Today, the bank has a trailing 12-month loss of $1.12 per share. Continued IT problems with payment processing that are delaying the transactions of tens of thousands of customers in the UK, four consecutive quarters of earnings misses (in the latest quarter, it undershot estimates by $0.29 per share), and strengthening calls for debt-ridden Italy to abandon the euro contribute to gloom around Deutsche Bank. Negative sentiment predominates even though the bloodletting has apparently ended for now. Should any of the outstanding legal, criminal and financial issues prove to be worse than what has already been factored into the current share price, the potential repercussions could be huge. This "sword of Damocles" scenario is exacerbated by the fact that no one can predict how long any of these individual situations will take to resolve.

If no further fines are assessed on the bank based on the ongoing investigations, the stock price could rise back into double digits purely from investor relief. That would take some of the pressure off Sewing as he continues to cut costs and liquidate nonperforming assets.
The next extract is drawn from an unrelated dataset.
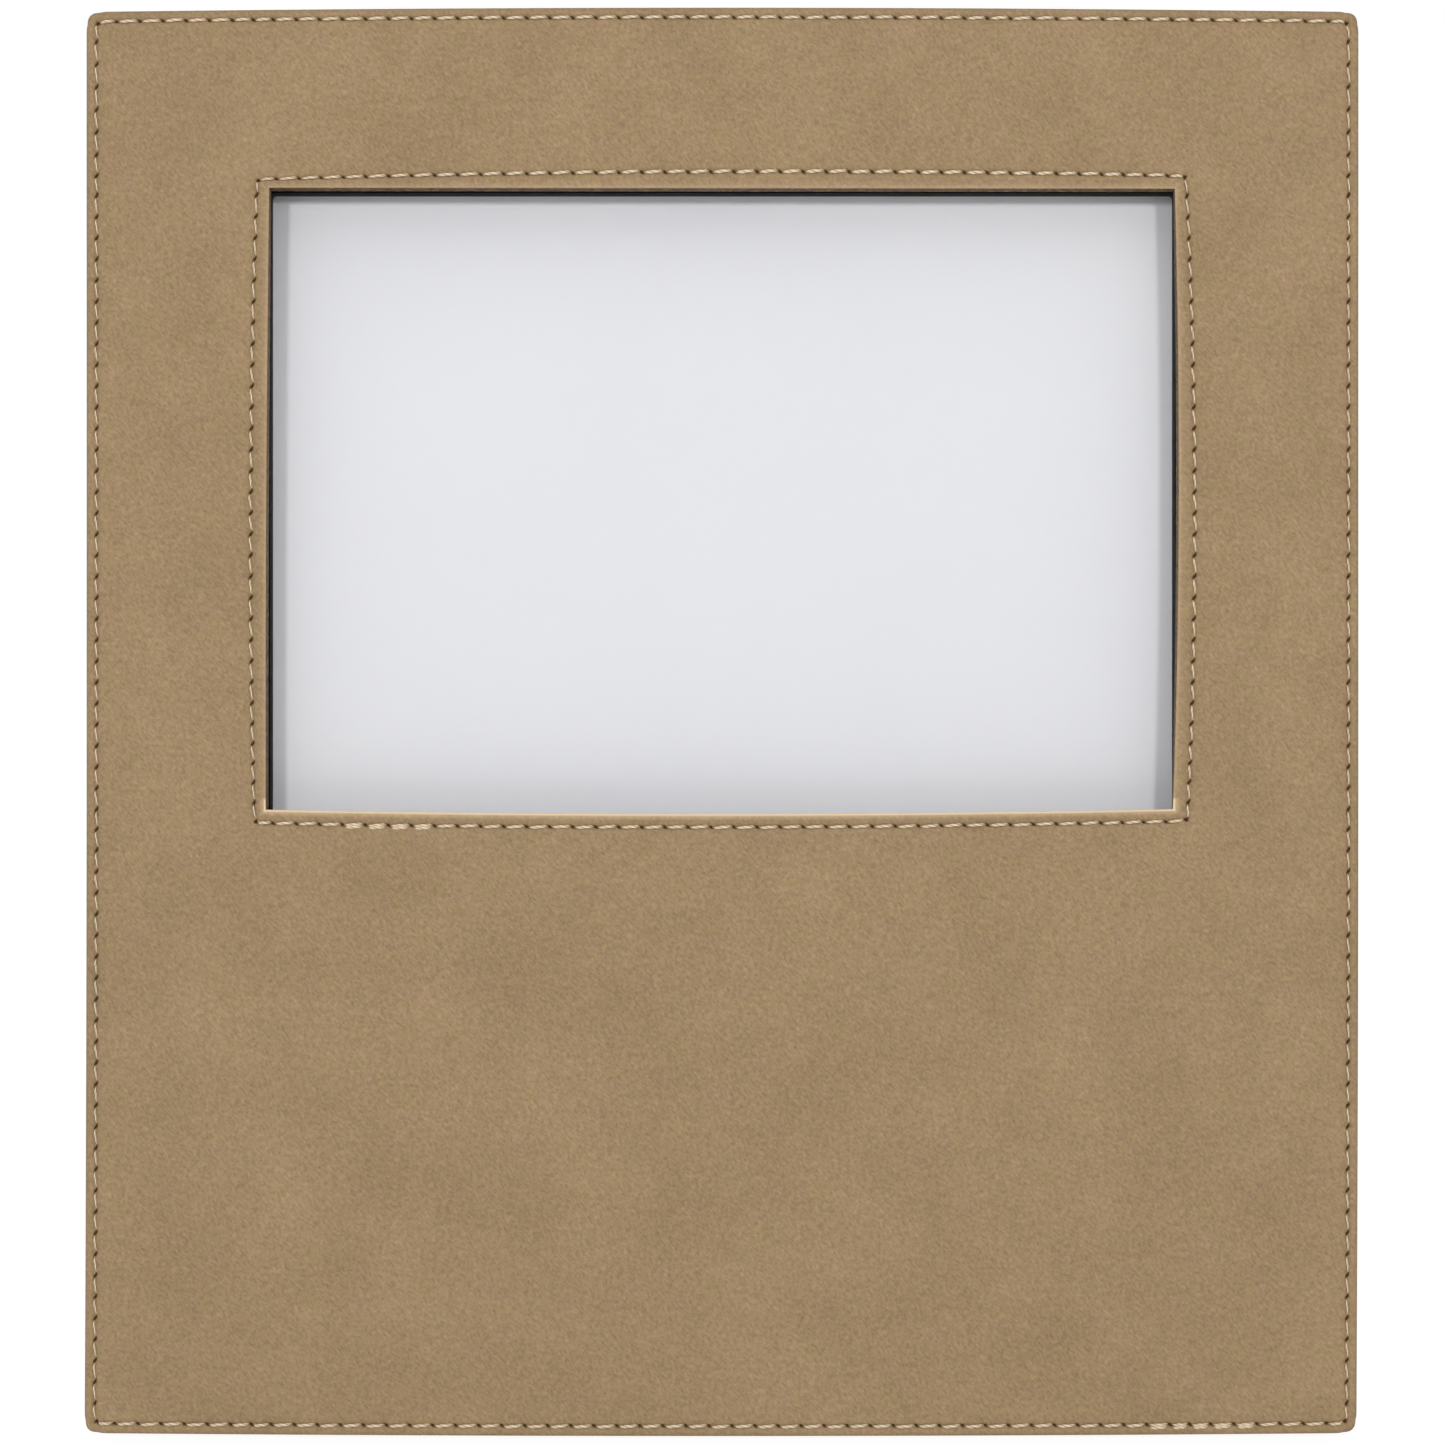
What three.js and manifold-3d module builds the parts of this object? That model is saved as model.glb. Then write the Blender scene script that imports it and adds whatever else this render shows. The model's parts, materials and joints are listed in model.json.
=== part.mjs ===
// A table-top photo frame covered in leatherette, standing on its easel leg. Millimetres, +Z up.
// The panel is drawn in its own plane: x to the right, y up the panel from its bottom edge, z out of
// the front face. A depth is counted back from the front face.
import * as THREE from 'three';
import { mergeVertices } from 'three/addons/utils/BufferGeometryUtils.js';
import Module from 'manifold-3d';

const wasm = await Module();
wasm.setup();

// Panel
const panelWidth = 230;
const panelHeight = 257;
const panelCornerRadius = 1.8;
const edgeRoundness = 1.2; // soft edge that the covering makes over the board
const lean = THREE.MathUtils.degToRad(15);
const seatGap = 0.3; // glue line or play between two pieces that lie on each other

// Window, and the print size that it is cut for
const windowWidth = 165;
const windowHeight = 113.5;
const windowTopMargin = 32;
const windowCornerRadius = 0.6;
const printWidth = 178;
const printHeight = 127;
const printPlay = 1.1; // between the print and the rebate, on each side

// Thickness of each layer, from front to rear
const leatheretteThickness = 1;
const boardThickness = 2;
const lipThickness = 3.8; // what the core leaves in front of the rebate
const glassThickness = 2;
const insertThickness = 0.4;
const fillerThickness = 1;
const doorThickness = 2.4;

// Turned-in leatherette and the black lining of the window
const windowTurnIn = 10;
const rearTurnInShare = 0.5; // of the rear border beside the rebate
const liningThickness = 0.6;
const liningStandProud = 0.2; // how far the lining's opening is smaller than the window
const doorPlay = 0.6;

// Seams
const stitchPitch = 4.06;
const threadRadius = 0.36;
const grooveWidth = 1.4;
const grooveDepth = 0.7;
const threadClearance = 0.12;
const threadLift = 0.7; // of the thread's radius, from the covering's face to the middle of a stitch
const stitchRampShare = 0.22; // of a stitch, from the needle hole to full height
const edgeSeamInset = 1.9;
const windowSeamInset = 2.1;
const windowSeamBow = 0.8; // the sewn line strays outwards in the middle of each side
const seamCornerCut = 2.6;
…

However, any one of the legal cases has the potential to get Deutsche Bank suspended or even banned from doing at least some aspects of business in the U.S. or UK, especially if they expose explicit criminality, such as money-laundering, fraud, or other high-level violations. Under such a worst-case scenario, Deutsche Bank's share price could plumb new depths.

While some investors may think that all this makes now a good time to bottom-fish, perhaps it might be more prudent to wait and see if yet another shoe drops.